Some television industry insiders say Bakker has a good chance to succeed in a town where several ministries already thrive. The daily, hourlong live-from-Branson talk show - expected to kick off in the next few weeks - can likely survive on a shoestring budget until donations begin to roll in.
Bakker says he is optimistic that the program will gain national syndication. So far, he has no firm deals. Several old friends from his broadcasting days have made commitments to help him once the show begins, Bakker says. He declined to name the stations that have expressed an interest until the deals are completed.
For years, minister Todd hosted "Cecil Todd Live," a weekly show from Tulsa, Okla., that aired on 153 stations across the country. Personnel to shoot and direct Bakker's program will cost about $1,000 a show, Todd estimates.
Bakker's show will be a boost for Branson, Todd believes.
"I really feel like Jim will raise the awareness level of Branson and this area to another level and put Branson in the minds of people who were never there before," Todd says.
Joe Sullivan, a principal of the Americana Network that aired from Branson in the early 1990s, says with volunteer help, Bakker can produce the initial shows on a shoestring.
"History tells us that once he's on the air, people do respond," says Sullivan, a show producer who this month brought Billy Ray Cyrus to Branson. "A lot of people out there were real sad over what happened and still love Jim Bakker.
"He's charming, and you put him back on TV and he will be successful with those people again. I think station owners and programmers will look at that. He was certainly popular, and there are lots of stations out there that a show like this could put them on the map with a certain demographic or niche group."
In the mid-'70s, Bakker and then-wife Tammy Faye began the PTL Television network in an abandoned furniture store. His biography, "I Was Wrong," chronicles a rise to power and riches that eventually led to his downfall. In the book there are photographs with Bakker posing with heads of state including Israel's Prime Minister Menachem Begin and Presidents Ronald Reagan, Jimmy Carter and George H.W. Bush.
Heritage USA was called a theme park by the media, but Bakker says it was intended as a retreat for worship and family fellowship. But as donations rolled in, Heritage USA grew more lavish with a posh grand lobby and a Main Street that rivaled Walt Disney. And there was Heritage Island, a water park with live Christian music and Bible classes on the beach.
Bakker was the chief fund-raiser. In 1986, the ministry took in $170 million.

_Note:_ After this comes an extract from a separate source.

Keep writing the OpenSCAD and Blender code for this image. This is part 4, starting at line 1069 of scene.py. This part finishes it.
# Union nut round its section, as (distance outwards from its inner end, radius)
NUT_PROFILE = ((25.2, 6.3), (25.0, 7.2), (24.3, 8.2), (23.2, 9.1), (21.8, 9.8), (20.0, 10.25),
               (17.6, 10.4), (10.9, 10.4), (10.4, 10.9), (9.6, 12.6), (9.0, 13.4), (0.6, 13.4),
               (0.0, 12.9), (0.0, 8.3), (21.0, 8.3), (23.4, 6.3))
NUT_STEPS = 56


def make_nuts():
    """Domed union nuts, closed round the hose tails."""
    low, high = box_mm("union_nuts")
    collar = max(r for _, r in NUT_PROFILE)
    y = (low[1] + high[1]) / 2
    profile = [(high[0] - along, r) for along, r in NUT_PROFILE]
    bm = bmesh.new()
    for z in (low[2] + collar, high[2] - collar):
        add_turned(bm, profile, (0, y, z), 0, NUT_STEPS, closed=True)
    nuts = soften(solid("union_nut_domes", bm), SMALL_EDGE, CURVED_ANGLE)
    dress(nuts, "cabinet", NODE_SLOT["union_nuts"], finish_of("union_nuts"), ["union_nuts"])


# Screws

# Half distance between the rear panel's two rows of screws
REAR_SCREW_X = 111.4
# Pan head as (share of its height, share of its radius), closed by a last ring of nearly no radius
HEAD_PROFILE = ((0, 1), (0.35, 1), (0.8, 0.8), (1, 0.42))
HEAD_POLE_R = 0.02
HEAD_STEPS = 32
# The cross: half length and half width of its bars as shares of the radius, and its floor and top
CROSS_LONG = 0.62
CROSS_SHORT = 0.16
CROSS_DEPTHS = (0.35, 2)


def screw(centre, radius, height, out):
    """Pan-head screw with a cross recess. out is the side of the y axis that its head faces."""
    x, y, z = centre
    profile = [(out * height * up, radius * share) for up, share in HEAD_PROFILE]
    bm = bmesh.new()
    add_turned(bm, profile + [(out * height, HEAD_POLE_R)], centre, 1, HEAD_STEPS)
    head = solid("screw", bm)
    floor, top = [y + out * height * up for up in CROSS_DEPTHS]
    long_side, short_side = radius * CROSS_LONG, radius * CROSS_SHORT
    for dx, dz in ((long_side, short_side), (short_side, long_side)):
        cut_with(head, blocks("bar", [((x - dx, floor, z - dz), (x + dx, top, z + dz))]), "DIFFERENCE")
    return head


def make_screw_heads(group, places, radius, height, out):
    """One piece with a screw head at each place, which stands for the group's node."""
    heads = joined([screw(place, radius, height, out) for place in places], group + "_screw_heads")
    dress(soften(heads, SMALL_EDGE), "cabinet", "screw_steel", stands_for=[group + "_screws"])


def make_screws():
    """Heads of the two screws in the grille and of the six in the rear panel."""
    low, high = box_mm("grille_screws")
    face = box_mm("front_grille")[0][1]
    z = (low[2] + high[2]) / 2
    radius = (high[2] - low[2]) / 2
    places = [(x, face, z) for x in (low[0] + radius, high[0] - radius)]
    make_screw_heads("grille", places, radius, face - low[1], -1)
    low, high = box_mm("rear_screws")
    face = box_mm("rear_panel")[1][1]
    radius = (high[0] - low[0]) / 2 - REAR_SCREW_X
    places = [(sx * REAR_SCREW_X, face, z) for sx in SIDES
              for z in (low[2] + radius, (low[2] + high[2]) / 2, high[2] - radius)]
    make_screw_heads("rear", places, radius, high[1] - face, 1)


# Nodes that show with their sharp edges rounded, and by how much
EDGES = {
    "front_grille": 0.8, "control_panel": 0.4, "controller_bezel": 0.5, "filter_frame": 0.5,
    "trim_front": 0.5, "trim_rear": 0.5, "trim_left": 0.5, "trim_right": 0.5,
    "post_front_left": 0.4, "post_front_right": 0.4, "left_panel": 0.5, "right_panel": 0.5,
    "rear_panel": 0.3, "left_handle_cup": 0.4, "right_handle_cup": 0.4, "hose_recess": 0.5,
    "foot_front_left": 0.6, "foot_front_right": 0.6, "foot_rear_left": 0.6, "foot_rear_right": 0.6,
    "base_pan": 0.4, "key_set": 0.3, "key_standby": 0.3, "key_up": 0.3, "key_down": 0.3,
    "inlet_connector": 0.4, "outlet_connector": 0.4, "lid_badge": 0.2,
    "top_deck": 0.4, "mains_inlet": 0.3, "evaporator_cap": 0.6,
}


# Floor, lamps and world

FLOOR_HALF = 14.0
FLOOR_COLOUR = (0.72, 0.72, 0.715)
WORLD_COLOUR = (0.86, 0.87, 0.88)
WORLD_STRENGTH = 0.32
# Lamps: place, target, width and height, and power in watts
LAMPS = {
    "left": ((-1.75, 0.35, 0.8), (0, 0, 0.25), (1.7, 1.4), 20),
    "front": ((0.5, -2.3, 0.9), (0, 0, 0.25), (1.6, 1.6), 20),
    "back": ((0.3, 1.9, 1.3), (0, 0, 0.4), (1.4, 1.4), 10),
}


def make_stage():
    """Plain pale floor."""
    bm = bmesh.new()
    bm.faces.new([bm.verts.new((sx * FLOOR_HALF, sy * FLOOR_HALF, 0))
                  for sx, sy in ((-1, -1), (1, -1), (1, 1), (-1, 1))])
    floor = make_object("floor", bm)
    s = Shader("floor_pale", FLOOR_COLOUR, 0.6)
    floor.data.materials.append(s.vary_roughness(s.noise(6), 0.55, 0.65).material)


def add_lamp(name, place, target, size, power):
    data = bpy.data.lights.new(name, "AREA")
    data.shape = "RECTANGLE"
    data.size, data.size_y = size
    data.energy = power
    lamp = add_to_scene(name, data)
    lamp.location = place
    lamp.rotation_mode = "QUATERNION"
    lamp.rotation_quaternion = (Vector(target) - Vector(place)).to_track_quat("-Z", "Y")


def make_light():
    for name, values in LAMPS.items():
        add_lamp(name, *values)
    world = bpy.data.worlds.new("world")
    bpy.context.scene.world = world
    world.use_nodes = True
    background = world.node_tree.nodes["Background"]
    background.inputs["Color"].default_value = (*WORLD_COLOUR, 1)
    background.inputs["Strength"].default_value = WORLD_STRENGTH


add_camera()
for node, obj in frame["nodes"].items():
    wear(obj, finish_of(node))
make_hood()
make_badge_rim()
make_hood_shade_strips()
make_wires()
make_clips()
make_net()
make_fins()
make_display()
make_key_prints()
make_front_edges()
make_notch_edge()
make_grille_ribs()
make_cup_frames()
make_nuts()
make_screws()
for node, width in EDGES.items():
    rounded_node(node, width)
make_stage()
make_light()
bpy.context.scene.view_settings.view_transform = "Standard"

In his book, Bakker says he takes full responsibility for what happened to PTL, for a moral failure that made him put money before God. But, he says, he did not conspire to defraud anyone. If the Heritage USA project had been permitted to proceed, the "Lifetime Partners" who "donated" their $1,000 would have had the program he promised.
"Clearly," he says in the book, "from the inception of the Lifetime Partnership program, it was stated that the money given by the Partners was to be used for the overall ministry, not simply to build hotels and other lodging places at Heritage USA."
Bakker was vilified for his lavish lifestyle. If he had it to do over again, he writes, "I would not have allowed myself to receive the salary I did. It was a terrible mistake in judgment."
In a 1997 interview, Bakker said he might someday consider a return to television. But never again to support that kind of lifestyle.
"I don't want money to be my consuming force again," Bakker said then. Now, even more than before his fall, Bakker says he has an important mission. "I told Lori, 'Honey, we have to come back. Not for us, but for all the other people who have been down out there and need God's help to go on.'"
Others also see new opportunities linked to the Bakkers' plans. Carolyn Daniels is the founder of the year-old Hiding Place Cafe in the Engler Block shopping center in Branson. Revenue from the cafe supports a ministry for abused women, and the demand for help continues to grow. Daniels says she is eager to see if the Bakkers will join forces with the Hiding Place Cafe to establish a women's shelter in town.
Adds Daniels: "God's up to something awesome here."